**Provided data:**
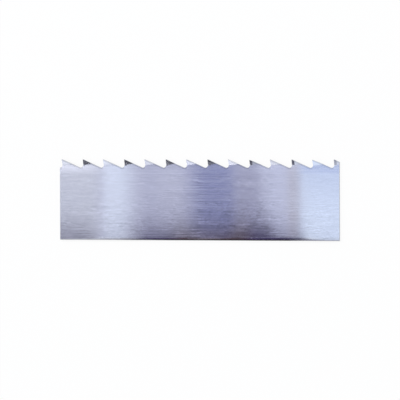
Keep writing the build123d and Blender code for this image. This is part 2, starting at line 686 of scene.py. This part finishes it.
def plane(name, low, high, z):
    """A level rectangle from one corner to the other, which isn't part of the blade."""
    bm = bmesh.new()
    bmesh.ops.create_grid(bm, x_segments=1, y_segments=1, size=0.5)
    size = Vector((high[0] - low[0], high[1] - low[1], 1))
    bmesh.ops.scale(bm, vec=size, verts=bm.verts)
    bmesh.ops.translate(
        bm, vec=((low[0] + high[0]) / 2, (low[1] + high[1]) / 2, z), verts=bm.verts
    )
    flat_mesh = bpy.data.meshes.new(name)
    bm.to_mesh(flat_mesh)
    bm.free()
    made = bpy.data.objects.new(name, flat_mesh)
    bpy.context.scene.collection.objects.link(made)
    return made


def seen_directly(tree):
    """1 for what the camera sees, itself or in or through something, and 0 for other light."""
    rays = add(tree, "ShaderNodeLightPath").outputs
    both = maths(tree, "MAXIMUM", rays["Is Camera Ray"], rays["Is Glossy Ray"])
    return maths(tree, "MAXIMUM", both, rays["Is Transmission Ray"])


white = (1, 1, 1, 1)
off_white = (0.93, 0.93, 0.93, 1)
glow_share = 0.9
floor = plane("floor", (-floor_reach, -floor_reach), (floor_reach, floor_reach), cad_low.z)
paper, tree = new_material("white_paper_floor")
matt = add(tree, "ShaderNodeBsdfDiffuse", {"Color": off_white})
glow = add(tree, "ShaderNodeEmission", {"Color": white, "Strength": 1.0})
share = product(tree, seen_directly(tree), glow_share)
both = add(tree, "ShaderNodeMixShader", {0: share, 1: matt.outputs[0], 2: glow.outputs[0]})
add(tree, "ShaderNodeOutputMaterial", {"Surface": both.outputs[0]})
floor.data.materials.append(paper)
print("floor", 2 * floor_reach, "m wide")

# %% Room
soft_white = (0.95, 0.97, 1.0, 1)
dimmer = 0.85
room = bpy.data.worlds.new("white_room")
bpy.context.scene.world = room
room.use_nodes = True
tree = room.node_tree
tree.nodes.clear()
lit = add(tree, "ShaderNodeBackground", {"Color": soft_white, "Strength": dimmer})
seen = add(tree, "ShaderNodeBackground", {"Color": white, "Strength": 1.0})
both = add(tree, "ShaderNodeMixShader", {0: seen_directly(tree), 1: lit.outputs[0], 2: seen.outputs[0]})
add(tree, "ShaderNodeOutputWorld", {"Surface": both.outputs[0]})
print(room.name, "lights the blade at a strength of", dimmer)

# %% Lamp
lamp_data = bpy.data.lights.new("softbox", "AREA")
lamp_data.shape = "RECTANGLE"
lamp_data.size = 0.8
lamp_data.size_y = 0.5
lamp_data.energy = 3.0
lamp = bpy.data.objects.new("softbox", lamp_data)
lamp.location = (-0.3, 0.5, 0.9)
lamp.rotation_euler = (-lamp.location).to_track_quat("-Z", "Y").to_euler()
lamp.visible_glossy = False
bpy.context.scene.collection.objects.link(lamp)
print(f"lamp of {lamp_data.energy:.0f} W, {lamp.location.length:.2f} m away")

# %% [markdown]
# ## What the steel mirrors
#
# A brushed strip shows its surroundings more than itself, so they are part of the
# picture. A ceiling hangs over the blade that only reflections see, and panels with
# soft edges are laid on it one over the other. From left to right they step from
# bright to dark and back, which gives the blade its bands of light and shade. Teeth
# that lean away look up past the tooth line, at a dark card. Teeth that lean to the
# viewer look back over the band, at bright cards. Area lamps could take the place of
# the panels, but each has one colour and hard edges, and would light the floor too.
#
# Past the back edge a curtain darkens the ceiling. It has a hanging part and a hem
# low beside the blade, which the rolled back edge mirrors as a thin dark line.

# %% Cards that are seen only in reflections
ceiling_height = 150 * mm
ceiling_reach = 600 * mm


def only_in_reflections(card):
    """Hides a card from all other rays, and returns the tree of its new material."""
    for ray in ("camera", "diffuse", "shadow", "transmission", "volume_scatter"):
        setattr(card, "visible_" + ray, False)
    material, tree = new_material(card.name)
    card.data.materials.append(material)
    return tree


def patch(tree, x, y, x_range, y_range):
    """1 inside a rectangle, 0 outside. Each range is from, to, softness of both, in mm."""
    share = 1.0
    for value, (start, end, start_soft, end_soft) in ((x, x_range), (y, y_range)):
        rise = ease(tree, value, (start - start_soft / 2) * mm, (start + start_soft / 2) * mm)
        fall = ease(tree, value, (end - end_soft / 2) * mm, (end + end_soft / 2) * mm, 1.0, 0.0)
        share = product(tree, rise, fall, share)
    return share


def finish_card(tree, colour, density=1.0):
    """Lets the card glow, and lets light through where density is below 1."""
    glow = add(tree, "ShaderNodeEmission", {"Color": colour, "Strength": 1.0})
    clear = add(tree, "ShaderNodeBsdfTransparent")
    both = add(tree, "ShaderNodeMixShader", {0: density, 1: clear.outputs[0], 2: glow.outputs[0]})
    add(tree, "ShaderNodeOutputMaterial", {"Surface": both.outputs[0]})


ceiling = plane("ceiling", (-ceiling_reach, -ceiling_reach), (ceiling_reach, ceiling_reach), ceiling_height)
tree = only_in_reflections(ceiling)
print(ceiling.name, "hangs", round(ceiling_height / mm), "mm over the floor")

# %% The panels on the ceiling
all_x = (-700, 700, 1, 1)
all_y = (-700, 700, 1, 1)
panels = {
    # x range and y range (from, to, softness of each end), colour
    "left end": ((-130, -84, 60, 5), all_y, (0.86, 0.89, 1.02, 1)),
    "bright band": ((-81.5, -70, 2, 10), all_y, (1.13, 1.21, 1.41, 1)),
    "left end, nearer the teeth": ((-130, -84, 60, 8), (5, 700, 16, 1), (0.77, 0.80, 0.92, 1)),
    "left end, for the ground zone": ((-130, -84, 60, 14), (29, 700, 12, 1), (2.90, 2.90, 3.10, 1)),
    "step down": ((-64, -58, 4, 4), all_y, (0.74, 0.76, 0.97, 1)),
    "dark band": ((-43, -22, 14, 8), all_y, (0.355, 0.385, 0.67, 1)),
    "step up": ((-24, -13, 6, 6), all_y, (0.56, 0.57, 0.78, 1)),
    "second step up": ((-11, 4, 8, 3), all_y, (0.83, 0.86, 1.09, 1)),
    "step up, nearer the teeth": ((-24, -13, 6, 6), (8, 700, 30, 1), (0.48, 0.49, 0.68, 1)),
    "second step up, nearer the teeth": ((-11, 4, 8, 3), (8, 700, 30, 1), (0.72, 0.75, 0.97, 1)),
    "thin shadow": ((-1, 4, 2, 2), all_y, (0.72, 0.71, 0.83, 1)),
    "right end": ((4.5, 60, 2.5, 40), all_y, (1.14, 1.27, 1.48, 1)),
    "right end, nearer the teeth": ((4.5, 60, 6, 40), (9, 700, 26, 1), (0.54, 0.65, 1.00, 1)),
    "beyond the teeth": (all_x, (44, 700, 20, 1), (1.05, 1.11, 1.22, 1)),
    "card for tips that lean away": ((-190, -32, 20, 48), (44, 140, 16, 40), (0.05, 0.045, 0.06, 1)),
    "card for the other tips": ((-100, 8, 12, 12), (-80, -40, 20, 12), (1.70, 1.75, 1.80, 1)),
    "brighter part of that card": ((-52, -8, 10, 10), (-80, -40, 20, 12), (2.70, 2.75, 2.80, 1)),
}
room_light = (0.92, 0.94, 1.00, 1)
lilac_wall = (0.79, 0.81, 1.01, 1)
wall_range = (-130, 60, 60, 40)
x, y = x_and_y(tree, object_place(tree))
colour = blend_colour(tree, patch(tree, x, y, wall_range, all_y), room_light, lilac_wall)
for x_range, y_range, light in panels.values():
    colour = blend_colour(tree, patch(tree, x, y, x_range, y_range), colour, light)
print(len(panels), "panels on the ceiling")

# %% The curtain on the ceiling, past the back edge
dark_cloth = (0.02, 0.015, 0.02, 1)
curtain_parts = (
    # x range and y range, as for a panel, and how much of the ceiling the part hides
    ((-84, -1, 8, 8), (-160, -78, 4, 18), 0.75),
    ((-300, 300, 100, 100), (-160, -78, 4, 24), 0.2),
)
hidden = 0.0
for x_range, y_range, share in curtain_parts:
    hidden = total(tree, hidden, product(tree, patch(tree, x, y, x_range, y_range), share))
finish_card(tree, blend_colour(tree, hidden, colour, dark_cloth))
print("the curtain hides up to", sum(share for *_, share in curtain_parts), "of the ceiling")

# %% The curtain's hanging part and its hem
curtain_left = -68 * mm
curtain_right = 1 * mm
curtain_bottom = 12 * mm
curtain_distance = 160 * mm
hanging = plane("curtain", (curtain_left, curtain_bottom), (curtain_right, ceiling_height), 0)
hanging.location = (0, -curtain_distance, 0)
hanging.rotation_euler = (math.radians(90), 0, 0)
finish_card(only_in_reflections(hanging), dark_cloth)

hem_low = (-45 * mm, -150 * mm)
hem_high = (45 * mm, -16.5 * mm)
hem_height = 0.05 * mm
hem_ranges = ((-32, 38, 8, 8), (-148, -17.5, 2, 1))
hem = plane("curtain_hem", hem_low, hem_high, cad_low.z + hem_height)
tree = only_in_reflections(hem)
x, y = x_and_y(tree, object_place(tree))
finish_card(tree, dark_cloth, patch(tree, x, y, *hem_ranges))
print("the curtain hangs", round(curtain_distance / mm), "mm from the middle of the blade")

# %% [markdown]
# ## The dark lower middle
#
# The lower half of the blade mirrors something dark and close, strongest in the
# middle and in a spot near the right end. One dark card would end at one height all
# along, and this ends softly, at another height in each place. So a film of
# smoke-coloured glass hangs low over the back half of the blade, and its patches
# add up. Where they are thin, the ceiling shows through. The film is bluish, and
# browner in its middle.

# %% A film of smoke
film_height = 40 * mm
film_reach = 300 * mm
smoke = {
    # x range and y range (from, to, softness of each end), how much it hides
    "all along": ((-300, 300, 1, 1), (-38, -13, 14, 12), 0.20),
    "wide haze": ((-50, 19, 14, 6), (-38, 0, 14, 16), 0.11),
    "left of the middle": ((-37.5, -14, 14, 8), (-38, -14, 14, 8), 0.70),
    "middle": ((-14, -1, 8, 8), (-38, -14, 14, 8), 0.59),
    "right of the middle": ((-1, 21, 8, 6), (-38, -14, 14, 8), 0.66),
    "haze at the right": ((14, 25, 8, 6), (-38, -10, 14, 6), 0.12),
    "haze up to the teeth": ((-25, 19, 12, 6), (-38, 5, 14, 10), 0.03),
    "darker to the right": ((5, 20, 12, 8), (-38, -11, 14, 10), 0.46),
    "spot near the right end": ((20, 26, 4, 6), (-38, -17, 14, 8), 0.64),
    "end of that spot": ((22, 33, 4, 6), (-38, -16, 14, 4), 0.42),
    "left end": ((-300, -54, 1, 8), (-38, -10, 14, 12), 0.35),
    "left end, low": ((-300, -40, 1, 8), (-38, -16, 14, 6), 0.12),
    "right end, low": ((16, 34, 8, 4), (-38, -17, 14, 4), 0.30),
}
bluish_smoke = (0.055, 0.035, 0.12, 1)
brownish_smoke = (0.075, 0.03, 0.03, 1)
browner_ranges = ((-20, 10, 10, 10), (-38, -6, 14, 8))
film = plane("smoke_film", (-film_reach, -film_reach), (film_reach, film_reach), film_height)
tree = only_in_reflections(film)
x, y = x_and_y(tree, object_place(tree))
density = 0.0
for x_range, y_range, share in smoke.values():
    density = total(tree, density, product(tree, patch(tree, x, y, x_range, y_range), share))
density = maths(tree, "MINIMUM", density, 1.0)
browner = patch(tree, x, y, *browner_ranges)
finish_card(tree, blend_colour(tree, browner, bluish_smoke, brownish_smoke), density)
print(len(smoke), "patches of smoke,", round(film_height / mm), "mm over the floor")

# %% [markdown]
# ## Camera
#
# The photo was taken from a long way off with a long lens, square to the blade's
# width and turned about fifteen degrees along its length: the teeth look closer
# together at the left than at the right. Moved about by eye, a camera gets the
# outline nearly right and that spacing wrong, so its place follows from the turn,
# its distance, and how many pixels of the picture a metre takes.

# %% Camera
image_width = 400
pixels_per_metre = 2554
distance = 1.974
turned = math.radians(-14.97)
tipped = math.radians(1.41)
rolled = math.radians(0.21)
aim = Vector((0.39, -0.04, 0)) * mm
to_camera = (
    Matrix.Rotation(rolled, 4, "Z") @ Matrix.Rotation(tipped, 4, "X") @ Matrix.Rotation(turned, 4, "Y")
)
place_camera = Matrix.Translation((0, 0, middle)) @ to_camera.inverted()
camera_data = bpy.data.cameras.new("camera")
camera_data.sensor_width = 36
camera_data.lens = camera_data.sensor_width * pixels_per_metre * distance / image_width
camera_data.clip_start = 0.1
camera_data.clip_end = 20
camera = bpy.data.objects.new("camera", camera_data)
camera.matrix_world = place_camera @ Matrix.Translation(aim + Vector((0, 0, distance)))
bpy.context.scene.collection.objects.link(camera)
bpy.context.scene.camera = camera
bpy.context.scene.view_settings.view_transform = "Standard"
print("camera at", tuple(round(c, 3) for c in camera.matrix_world.translation))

**Directive:** Scan the listing above. Collect all lines with the word "scene".

**Output:**
Keep writing the build123d and Blender code for this image. This is part 2, starting at line 686 of scene.py. This part finishes it.
    bpy.context.scene.collection.objects.link(made)
bpy.context.scene.world = room
bpy.context.scene.collection.objects.link(lamp)
bpy.context.scene.collection.objects.link(camera)
bpy.context.scene.camera = camera
bpy.context.scene.view_settings.view_transform = "Standard"